>> START
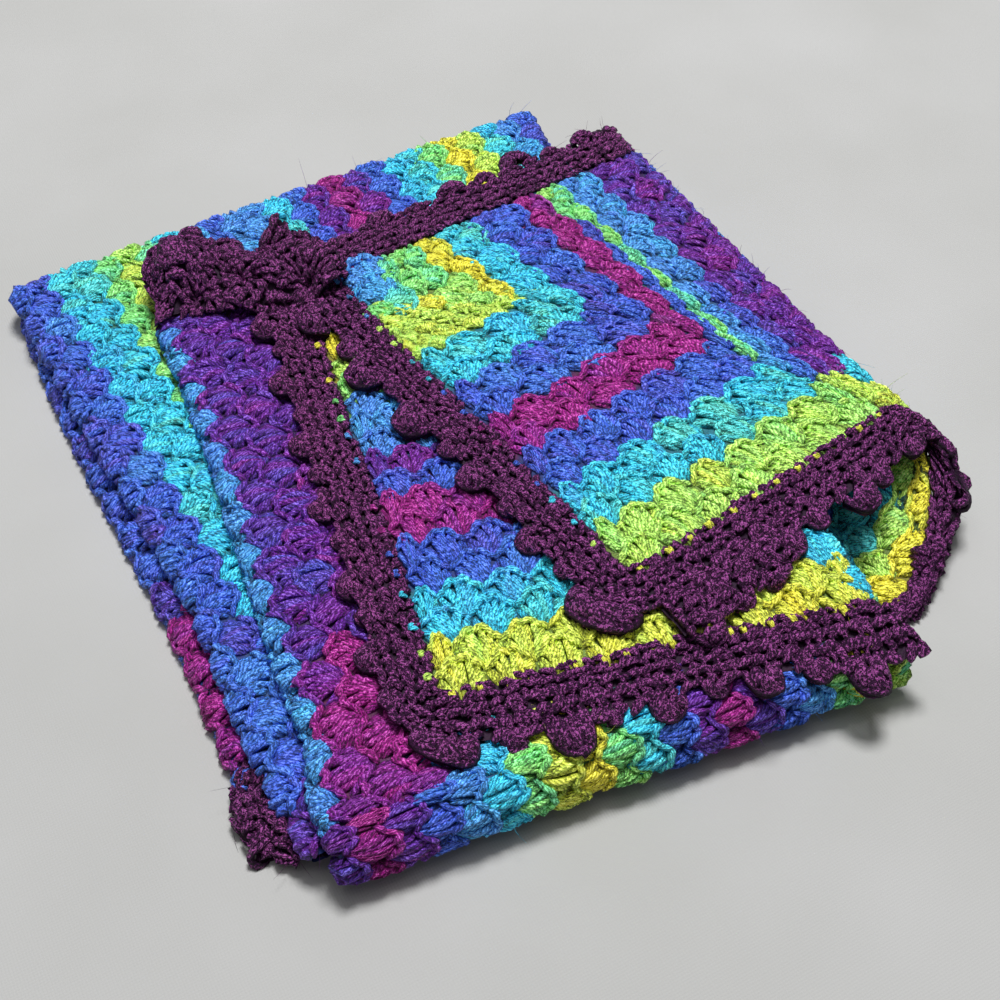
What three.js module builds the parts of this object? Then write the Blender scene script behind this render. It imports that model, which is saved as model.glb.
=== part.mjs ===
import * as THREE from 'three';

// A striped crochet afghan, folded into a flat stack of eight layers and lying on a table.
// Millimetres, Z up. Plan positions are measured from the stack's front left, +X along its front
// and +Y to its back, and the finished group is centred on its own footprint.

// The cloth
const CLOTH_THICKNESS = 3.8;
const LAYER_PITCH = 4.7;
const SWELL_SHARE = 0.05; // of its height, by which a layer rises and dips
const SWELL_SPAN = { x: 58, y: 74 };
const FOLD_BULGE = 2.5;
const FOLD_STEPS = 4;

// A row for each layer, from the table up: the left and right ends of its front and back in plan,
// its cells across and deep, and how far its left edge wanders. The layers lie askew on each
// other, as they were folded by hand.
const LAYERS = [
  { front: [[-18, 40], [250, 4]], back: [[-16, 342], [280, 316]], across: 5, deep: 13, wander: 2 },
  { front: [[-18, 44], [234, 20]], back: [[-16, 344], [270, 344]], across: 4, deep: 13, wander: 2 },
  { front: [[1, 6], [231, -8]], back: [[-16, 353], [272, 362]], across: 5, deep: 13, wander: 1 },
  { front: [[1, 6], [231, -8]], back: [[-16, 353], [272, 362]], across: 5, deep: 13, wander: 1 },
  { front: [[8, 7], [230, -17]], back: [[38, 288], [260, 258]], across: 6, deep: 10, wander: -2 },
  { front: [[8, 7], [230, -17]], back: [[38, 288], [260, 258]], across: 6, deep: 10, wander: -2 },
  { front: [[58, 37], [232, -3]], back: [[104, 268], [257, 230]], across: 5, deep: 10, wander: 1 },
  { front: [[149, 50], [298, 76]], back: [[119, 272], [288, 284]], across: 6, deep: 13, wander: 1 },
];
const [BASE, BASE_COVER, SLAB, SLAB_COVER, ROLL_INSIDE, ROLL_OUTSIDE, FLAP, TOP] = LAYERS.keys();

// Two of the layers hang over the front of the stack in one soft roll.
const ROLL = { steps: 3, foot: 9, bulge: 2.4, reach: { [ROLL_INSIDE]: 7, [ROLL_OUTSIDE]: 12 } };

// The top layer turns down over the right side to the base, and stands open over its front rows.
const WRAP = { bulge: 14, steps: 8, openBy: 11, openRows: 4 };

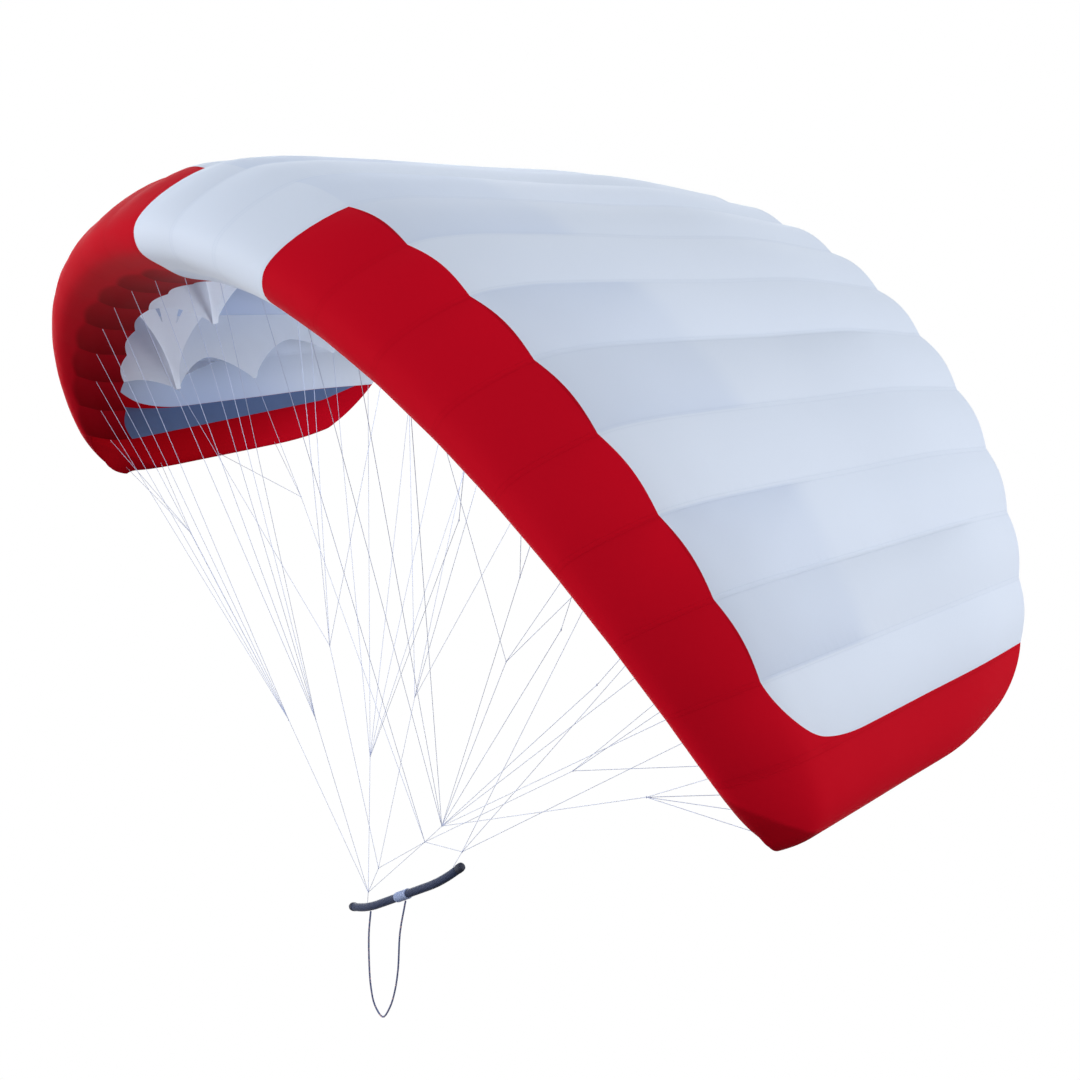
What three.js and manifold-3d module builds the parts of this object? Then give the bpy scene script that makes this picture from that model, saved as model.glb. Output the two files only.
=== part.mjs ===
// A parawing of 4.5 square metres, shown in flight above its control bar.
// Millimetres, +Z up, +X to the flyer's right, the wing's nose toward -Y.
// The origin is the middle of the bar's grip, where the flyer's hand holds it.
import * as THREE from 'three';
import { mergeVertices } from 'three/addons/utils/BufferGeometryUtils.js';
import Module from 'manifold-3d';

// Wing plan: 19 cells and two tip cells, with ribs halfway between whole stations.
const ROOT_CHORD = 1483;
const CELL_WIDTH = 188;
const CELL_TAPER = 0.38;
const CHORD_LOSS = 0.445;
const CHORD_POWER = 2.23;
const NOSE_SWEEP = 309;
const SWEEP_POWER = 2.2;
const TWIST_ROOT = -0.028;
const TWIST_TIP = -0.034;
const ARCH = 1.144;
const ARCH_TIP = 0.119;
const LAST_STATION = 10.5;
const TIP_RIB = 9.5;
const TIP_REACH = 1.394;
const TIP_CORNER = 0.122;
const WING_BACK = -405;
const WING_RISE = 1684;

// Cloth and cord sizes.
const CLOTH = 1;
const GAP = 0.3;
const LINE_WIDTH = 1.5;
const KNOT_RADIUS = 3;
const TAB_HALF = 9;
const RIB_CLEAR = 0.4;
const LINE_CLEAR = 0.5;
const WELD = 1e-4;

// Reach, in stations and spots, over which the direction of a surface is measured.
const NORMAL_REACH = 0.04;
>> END
Please give back all of the records exactly as written.

WRITTEN REPLY -
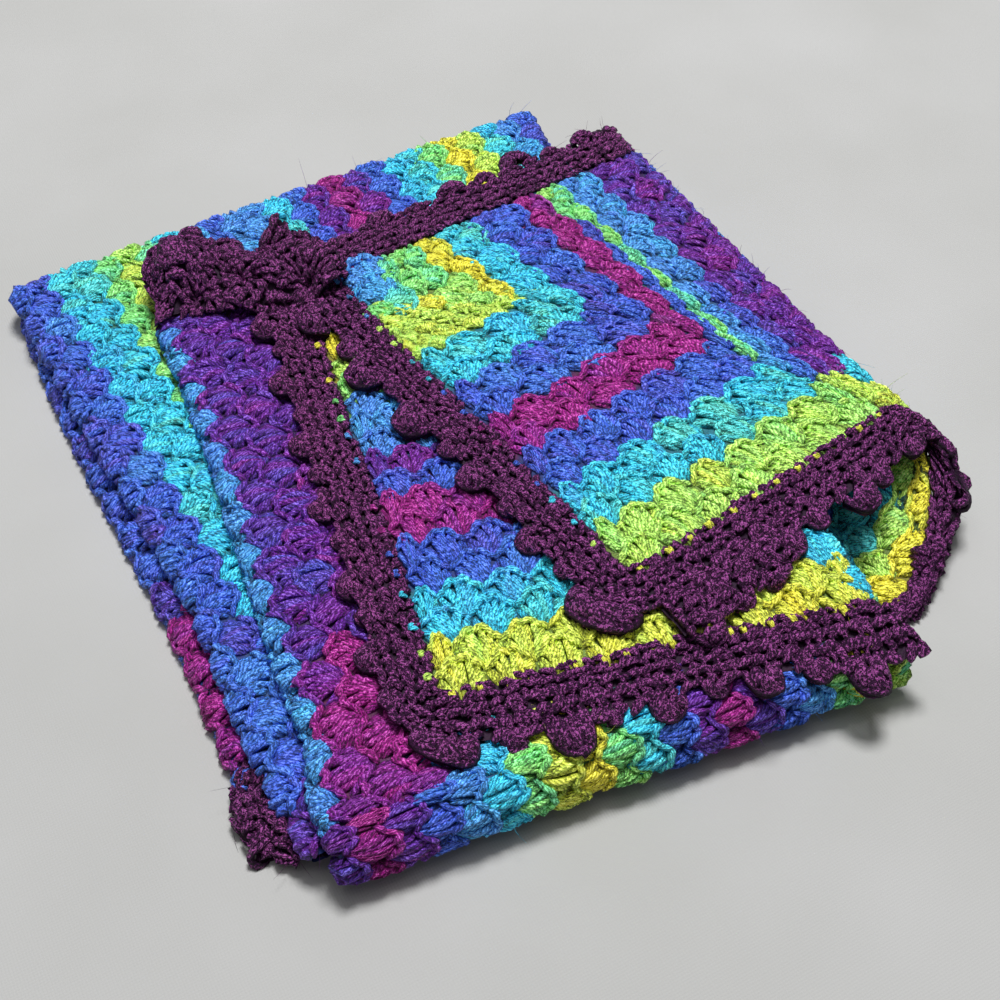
What three.js module builds the parts of this object? Then write the Blender scene script behind this render. It imports that model, which is saved as model.glb.
=== part.mjs ===
import * as THREE from 'three';

// A striped crochet afghan, folded into a flat stack of eight layers and lying on a table.
// Millimetres, Z up. Plan positions are measured from the stack's front left, +X along its front
// and +Y to its back, and the finished group is centred on its own footprint.

// The cloth
const CLOTH_THICKNESS = 3.8;
const LAYER_PITCH = 4.7;
const SWELL_SHARE = 0.05; // of its height, by which a layer rises and dips
const SWELL_SPAN = { x: 58, y: 74 };
const FOLD_BULGE = 2.5;
const FOLD_STEPS = 4;

// A row for each layer, from the table up: the left and right ends of its front and back in plan,
// its cells across and deep, and how far its left edge wanders. The layers lie askew on each
// other, as they were folded by hand.
const LAYERS = [
  { front: [[-18, 40], [250, 4]], back: [[-16, 342], [280, 316]], across: 5, deep: 13, wander: 2 },
  { front: [[-18, 44], [234, 20]], back: [[-16, 344], [270, 344]], across: 4, deep: 13, wander: 2 },
  { front: [[1, 6], [231, -8]], back: [[-16, 353], [272, 362]], across: 5, deep: 13, wander: 1 },
  { front: [[1, 6], [231, -8]], back: [[-16, 353], [272, 362]], across: 5, deep: 13, wander: 1 },
  { front: [[8, 7], [230, -17]], back: [[38, 288], [260, 258]], across: 6, deep: 10, wander: -2 },
  { front: [[8, 7], [230, -17]], back: [[38, 288], [260, 258]], across: 6, deep: 10, wander: -2 },
  { front: [[58, 37], [232, -3]], back: [[104, 268], [257, 230]], across: 5, deep: 10, wander: 1 },
  { front: [[149, 50], [298, 76]], back: [[119, 272], [288, 284]], across: 6, deep: 13, wander: 1 },
];
const [BASE, BASE_COVER, SLAB, SLAB_COVER, ROLL_INSIDE, ROLL_OUTSIDE, FLAP, TOP] = LAYERS.keys();

// Two of the layers hang over the front of the stack in one soft roll.
const ROLL = { steps: 3, foot: 9, bulge: 2.4, reach: { [ROLL_INSIDE]: 7, [ROLL_OUTSIDE]: 12 } };

// The top layer turns down over the right side to the base, and stands open over its front rows.
const WRAP = { bulge: 14, steps: 8, openBy: 11, openRows: 4 };

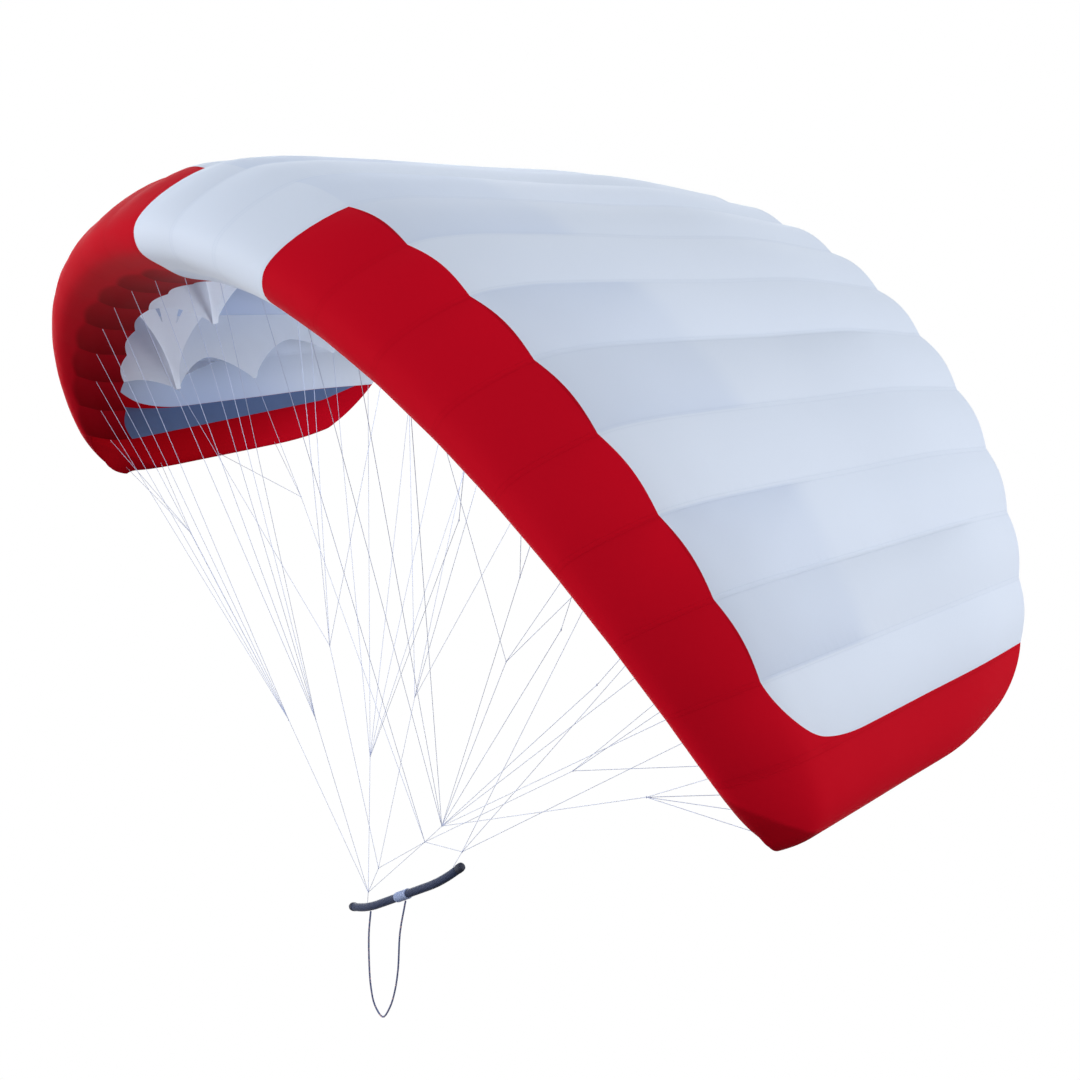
What three.js and manifold-3d module builds the parts of this object? Then give the bpy scene script that makes this picture from that model, saved as model.glb. Output the two files only.
=== part.mjs ===
// A parawing of 4.5 square metres, shown in flight above its control bar.
// Millimetres, +Z up, +X to the flyer's right, the wing's nose toward -Y.
// The origin is the middle of the bar's grip, where the flyer's hand holds it.
import * as THREE from 'three';
import { mergeVertices } from 'three/addons/utils/BufferGeometryUtils.js';
import Module from 'manifold-3d';

// Wing plan: 19 cells and two tip cells, with ribs halfway between whole stations.
const ROOT_CHORD = 1483;
const CELL_WIDTH = 188;
const CELL_TAPER = 0.38;
const CHORD_LOSS = 0.445;
const CHORD_POWER = 2.23;
const NOSE_SWEEP = 309;
const SWEEP_POWER = 2.2;
const TWIST_ROOT = -0.028;
const TWIST_TIP = -0.034;
const ARCH = 1.144;
const ARCH_TIP = 0.119;
const LAST_STATION = 10.5;
const TIP_RIB = 9.5;
const TIP_REACH = 1.394;
const TIP_CORNER = 0.122;
const WING_BACK = -405;
const WING_RISE = 1684;

// Cloth and cord sizes.
const CLOTH = 1;
const GAP = 0.3;
const LINE_WIDTH = 1.5;
const KNOT_RADIUS = 3;
const TAB_HALF = 9;
const RIB_CLEAR = 0.4;
const LINE_CLEAR = 0.5;
const WELD = 1e-4;

// Reach, in stations and spots, over which the direction of a surface is measured.
const NORMAL_REACH = 0.04;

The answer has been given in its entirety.